### TASK BRIEF:
Please restate, exactly as written, the lines running from the beginning of the material through the line that has "return part" in it.

(Rows from a 3D modeling dataset)
--*--
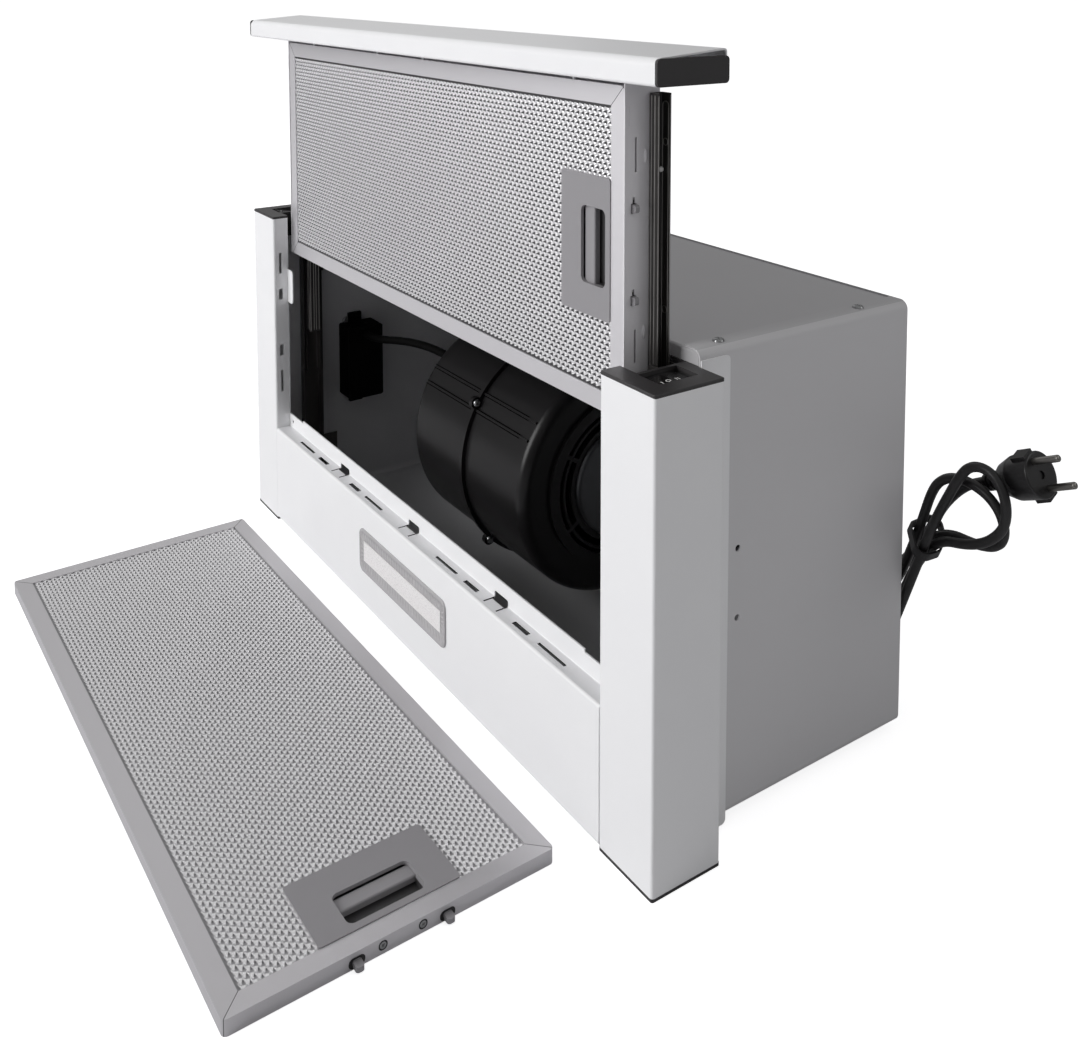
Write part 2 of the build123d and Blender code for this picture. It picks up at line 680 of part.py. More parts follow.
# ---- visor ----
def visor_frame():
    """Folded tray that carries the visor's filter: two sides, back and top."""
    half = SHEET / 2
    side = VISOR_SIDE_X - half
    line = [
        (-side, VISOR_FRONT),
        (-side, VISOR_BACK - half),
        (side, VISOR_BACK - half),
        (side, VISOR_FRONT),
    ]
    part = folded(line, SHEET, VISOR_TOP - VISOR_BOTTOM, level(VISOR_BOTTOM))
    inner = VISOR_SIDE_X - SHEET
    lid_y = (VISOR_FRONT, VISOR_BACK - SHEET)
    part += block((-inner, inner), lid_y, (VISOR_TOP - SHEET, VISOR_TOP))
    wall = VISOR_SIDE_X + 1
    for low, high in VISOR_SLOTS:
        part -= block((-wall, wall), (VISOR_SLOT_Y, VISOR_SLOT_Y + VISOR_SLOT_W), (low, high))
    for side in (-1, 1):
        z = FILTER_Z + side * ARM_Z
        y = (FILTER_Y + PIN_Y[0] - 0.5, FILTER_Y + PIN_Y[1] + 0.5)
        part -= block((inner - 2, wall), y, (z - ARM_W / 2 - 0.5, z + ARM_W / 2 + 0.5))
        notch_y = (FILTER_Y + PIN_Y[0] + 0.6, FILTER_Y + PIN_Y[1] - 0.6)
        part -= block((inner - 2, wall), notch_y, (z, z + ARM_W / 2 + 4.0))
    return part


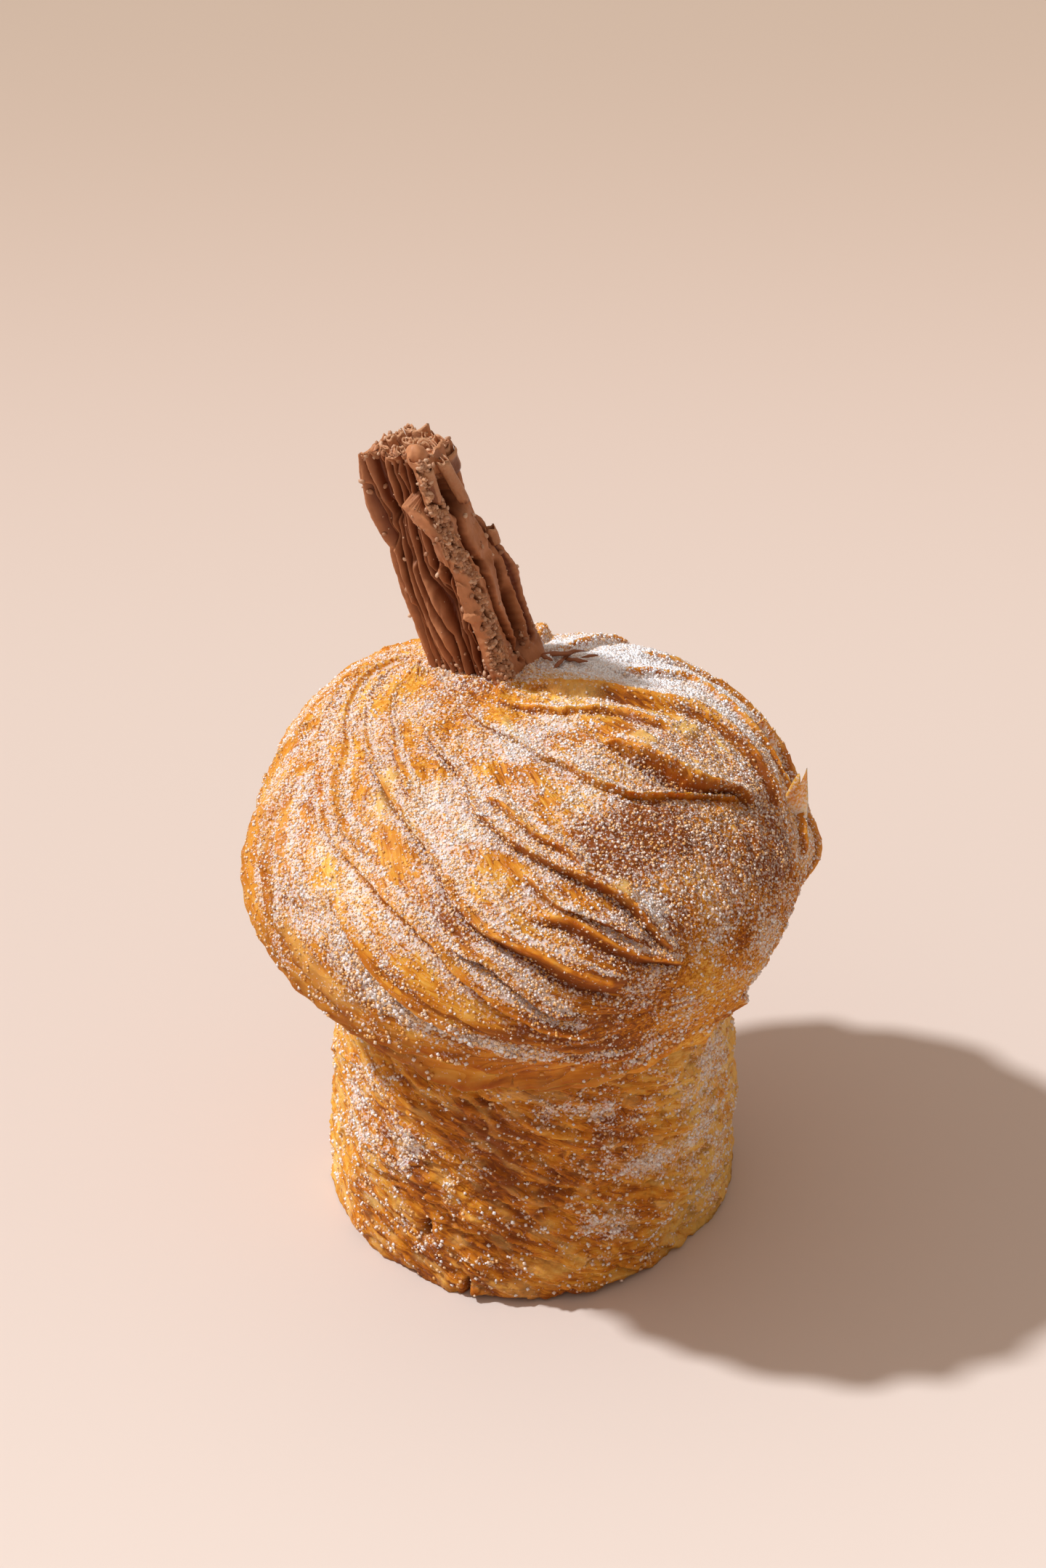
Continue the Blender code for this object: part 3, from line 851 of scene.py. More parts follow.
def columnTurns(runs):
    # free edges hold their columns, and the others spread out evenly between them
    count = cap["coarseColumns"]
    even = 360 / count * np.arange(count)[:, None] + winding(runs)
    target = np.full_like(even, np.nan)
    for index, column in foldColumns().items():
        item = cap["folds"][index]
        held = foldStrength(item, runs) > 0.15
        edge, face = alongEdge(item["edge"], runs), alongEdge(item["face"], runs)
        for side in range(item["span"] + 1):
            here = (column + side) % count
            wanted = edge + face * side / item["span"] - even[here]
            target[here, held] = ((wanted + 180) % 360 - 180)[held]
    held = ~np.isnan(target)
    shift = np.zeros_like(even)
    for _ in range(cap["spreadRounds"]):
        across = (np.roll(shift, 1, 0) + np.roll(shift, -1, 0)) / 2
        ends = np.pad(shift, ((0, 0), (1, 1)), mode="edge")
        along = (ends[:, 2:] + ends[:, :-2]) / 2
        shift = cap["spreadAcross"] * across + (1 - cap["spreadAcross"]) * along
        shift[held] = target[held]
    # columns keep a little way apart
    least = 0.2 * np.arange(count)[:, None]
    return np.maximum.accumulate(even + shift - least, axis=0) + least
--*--
### RESULT FOR THIS EXERCISE:
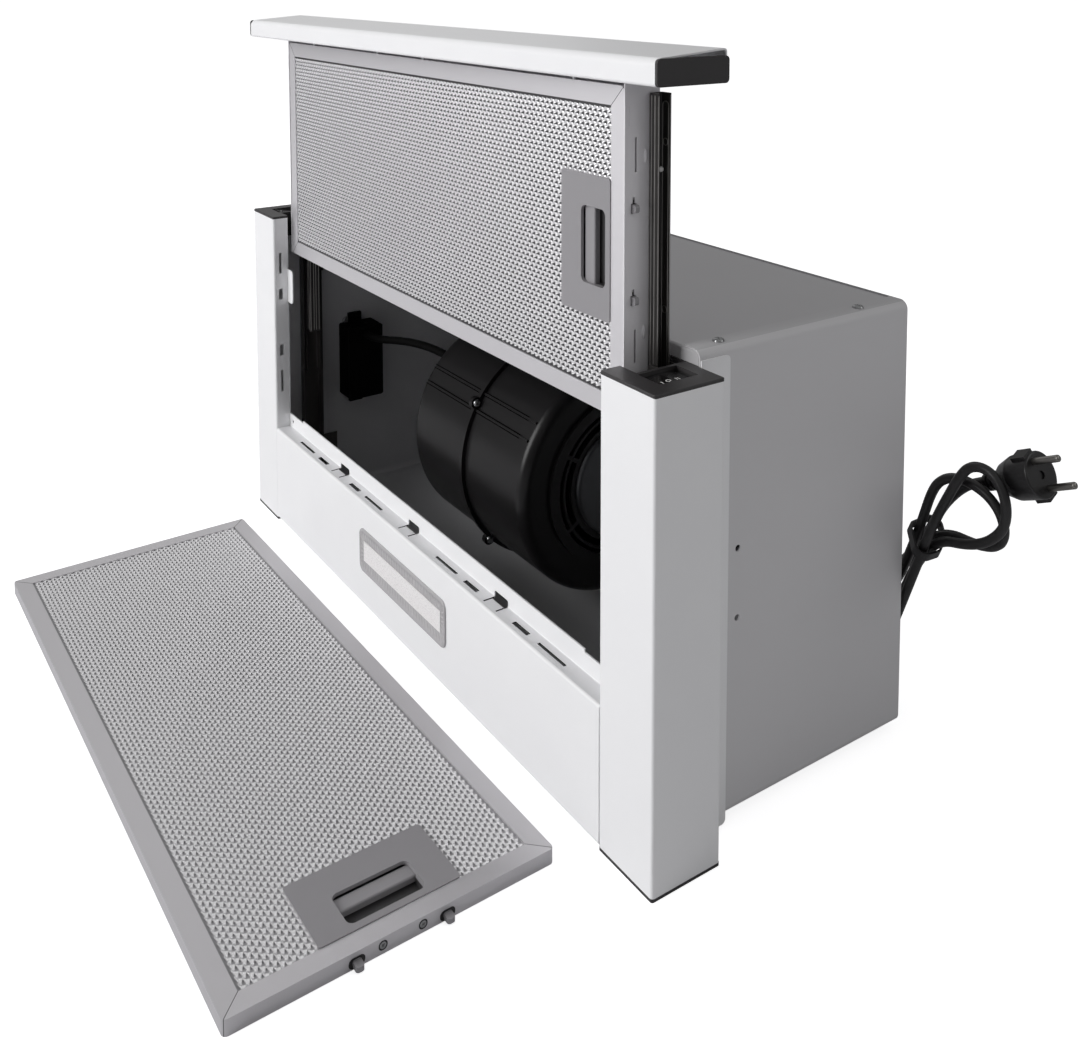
Write part 2 of the build123d and Blender code for this picture. It picks up at line 680 of part.py. More parts follow.
# ---- visor ----
def visor_frame():
    """Folded tray that carries the visor's filter: two sides, back and top."""
    half = SHEET / 2
    side = VISOR_SIDE_X - half
    line = [
        (-side, VISOR_FRONT),
        (-side, VISOR_BACK - half),
        (side, VISOR_BACK - half),
        (side, VISOR_FRONT),
    ]
    part = folded(line, SHEET, VISOR_TOP - VISOR_BOTTOM, level(VISOR_BOTTOM))
    inner = VISOR_SIDE_X - SHEET
    lid_y = (VISOR_FRONT, VISOR_BACK - SHEET)
    part += block((-inner, inner), lid_y, (VISOR_TOP - SHEET, VISOR_TOP))
    wall = VISOR_SIDE_X + 1
    for low, high in VISOR_SLOTS:
        part -= block((-wall, wall), (VISOR_SLOT_Y, VISOR_SLOT_Y + VISOR_SLOT_W), (low, high))
    for side in (-1, 1):
        z = FILTER_Z + side * ARM_Z
        y = (FILTER_Y + PIN_Y[0] - 0.5, FILTER_Y + PIN_Y[1] + 0.5)
        part -= block((inner - 2, wall), y, (z - ARM_W / 2 - 0.5, z + ARM_W / 2 + 0.5))
        notch_y = (FILTER_Y + PIN_Y[0] + 0.6, FILTER_Y + PIN_Y[1] - 0.6)
        part -= block((inner - 2, wall), notch_y, (z, z + ARM_W / 2 + 4.0))
    return part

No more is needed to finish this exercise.